We can again confirm these observations by inspecting the videos:
The summary measure of posture averages the height of the higher wrist across all frames of a sequence:
posture_speech1 <- mean(speech1_keypoints$max_wrist_height)
posture_speech2 <- mean(speech2_keypoints$max_wrist_height)
# which should be higher?
posture_speech1
## [1] -0.2037267
posture_speech2
## [1] -0.05291393
Again, we’ll visually compare the result of both speeches:
Both values are negative, indicating that, on average, both speakers held their wrists below their shoulders. Again, the results confirm our intuition, showing that Klaus Ernst made more use of body-size-increasing postures than Gabriela Heinrich.

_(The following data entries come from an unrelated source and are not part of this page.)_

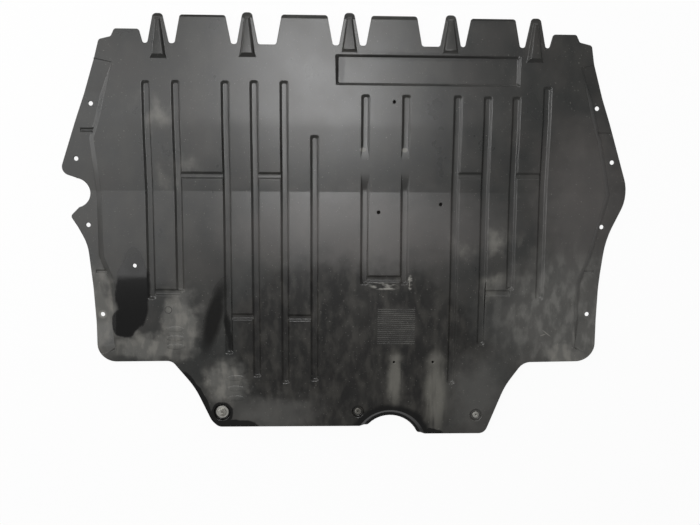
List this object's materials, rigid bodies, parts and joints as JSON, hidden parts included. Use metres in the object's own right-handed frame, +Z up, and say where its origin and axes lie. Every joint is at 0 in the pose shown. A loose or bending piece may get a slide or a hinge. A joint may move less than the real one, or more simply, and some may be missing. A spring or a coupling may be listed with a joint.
{
  "type": "engine splash shield",
  "caption": "Flat moulded plastic undertray for an engine bay, with stiffening ribs, tongues along the front edge, pierced side rims and captive rear screws",
  "frame": {"origin": "centre of the plan, at floor level under the rims", "axes": "+X to the car's side, +Y to the front edge with its tongues, +Z up through the road-side face"},
  "size_m": [0.9702, 0.727, 0.0171],
  "materials": {
    "shield_plastic": "moulded black polypropylene, worn and dusty",
    "screw_steel": "zinc plated, dull",
    "retainer_steel": "dark spring steel"
  },
  "bodies": {
    "root": {"splash_shield": "shield_plastic", "rear_screw_left": "screw_steel", "rear_screw_middle": "screw_steel", "rear_screw_right": "screw_steel", "rear_retainer_left": "retainer_steel", "rear_retainer_middle": "retainer_steel", "rear_retainer_right": "retainer_steel", "rear_washer_left": "screw_steel"}
  },
  "joints": []
}
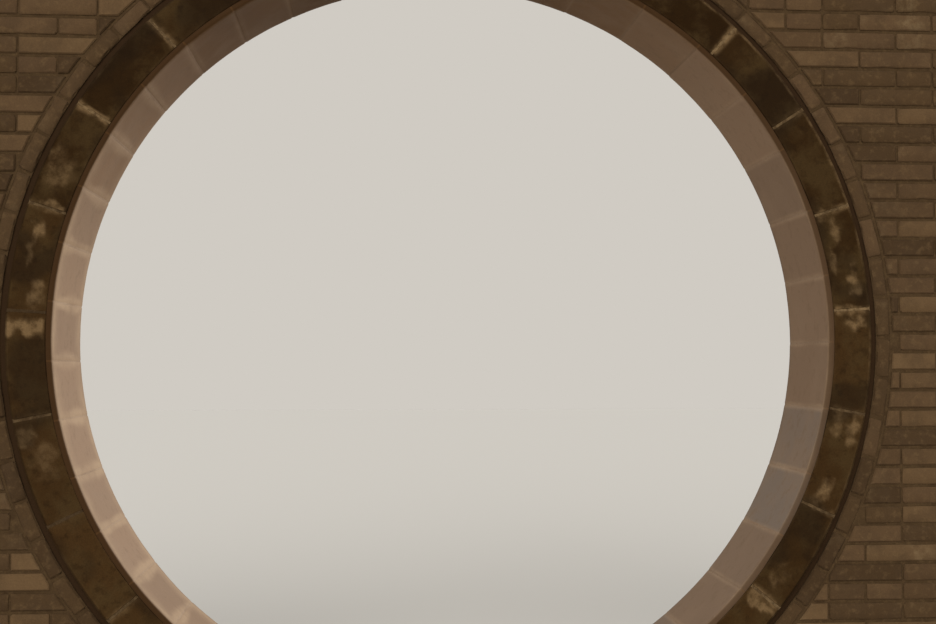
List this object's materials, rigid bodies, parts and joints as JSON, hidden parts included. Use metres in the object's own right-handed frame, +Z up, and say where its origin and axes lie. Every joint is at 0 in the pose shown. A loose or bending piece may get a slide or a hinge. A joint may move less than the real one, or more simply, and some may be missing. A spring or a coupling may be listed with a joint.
{
  "type": "moon gate",
  "caption": "Free-standing grey brick garden wall with a full round walk-through doorway, faced with a ring of wedge-shaped stones and topped by a tiled coping.",
  "frame": {"origin": "on the ground, at the foot of the wall, under the middle of the round doorway and midway between the wall's two faces", "axes": "+X along the wall to the right as seen from the front, +Y through the doorway from front to back, +Z up"},
  "size_m": [6, 0.794, 4.0244],
  "materials": {
    "grey_brick": "weathered grey-brown fired brick with dark recessed joints",
    "lime_mortar": "weathered lime mortar",
    "ring_stone": "dark weathered stone with worn pale arrises and lime stains",
    "lining_stone": "smooth worn stone slabs",
    "granite": "bush-hammered grey granite",
    "grey_tile": "unglazed grey fired clay tile"
  },
  "bodies": {
    "root": {"brick_wall_left": "grey_brick", "brick_wall_right": "grey_brick", "brick_band_over_gate": "grey_brick", "spandrel_upper_left": "grey_brick", "spandrel_upper_right": "grey_brick", "spandrel_lower_left": "grey_brick", "spandrel_lower_right": "grey_brick", "brick_ring": "grey_brick", "ring_backing": "lime_mortar", "ring_stones_front": "ring_stone", "ring_stones_back": "ring_stone", "lining_slabs": "lining_stone", "cradle_stone": "granite", "plinth_left": "granite", "plinth_right": "granite", "lower_corbel": "grey_brick", "sawtooth_course": "grey_brick", "upper_corbel": "grey_brick", "roof_bed": "lime_mortar", "barrel_tiles_front": "grey_tile", "barrel_tiles_back": "grey_tile", "pan_tiles_front": "grey_tile", "pan_tiles_back": "grey_tile", "ridge_wall": "grey_tile", "ridge_cap": "grey_tile"}
  },
  "joints": []
}
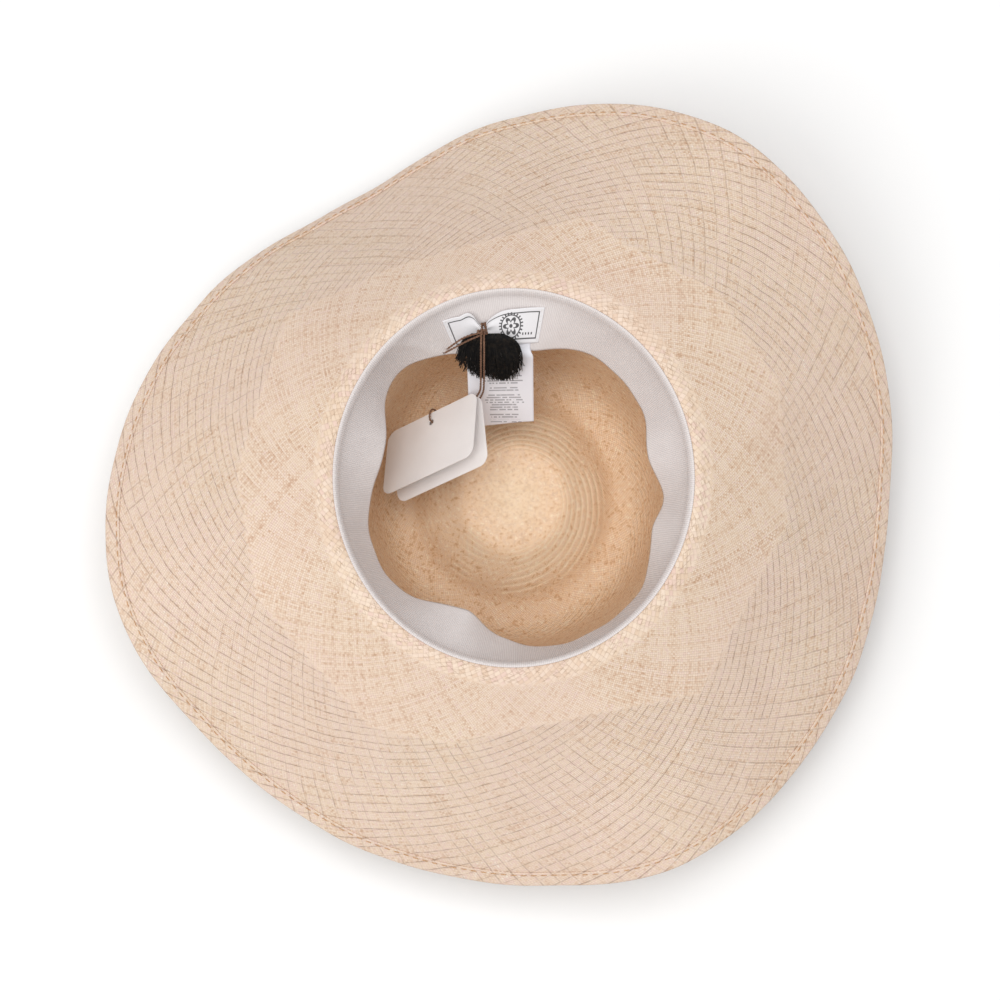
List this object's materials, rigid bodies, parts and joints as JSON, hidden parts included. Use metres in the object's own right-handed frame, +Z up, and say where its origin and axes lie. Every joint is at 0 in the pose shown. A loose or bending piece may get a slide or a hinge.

Wrapping up and Further Readings
In this workshop, we learned how to apply the pose estimation model MoveNet
to videos of political speech, explored the resulting data, and calculated measures of gesticulation and posture based on it.
In principal, the proposed method works for speeches in various parliaments and is not bound to the German Bundestag, as long as there is a camera that captures the speaker from a fixed position, preferably from the front. For a more detailed discussion on the application of pose estimation models for the analysis of politicians’ body language during political speech, please refer to the following paper:
- Rittmann, Oliver (2024). A Measurement Framework for Computationally Analyzing Politicians’ Body Language. OSF Preprint, available at doi.org/10.31219/osf.io/9wynp.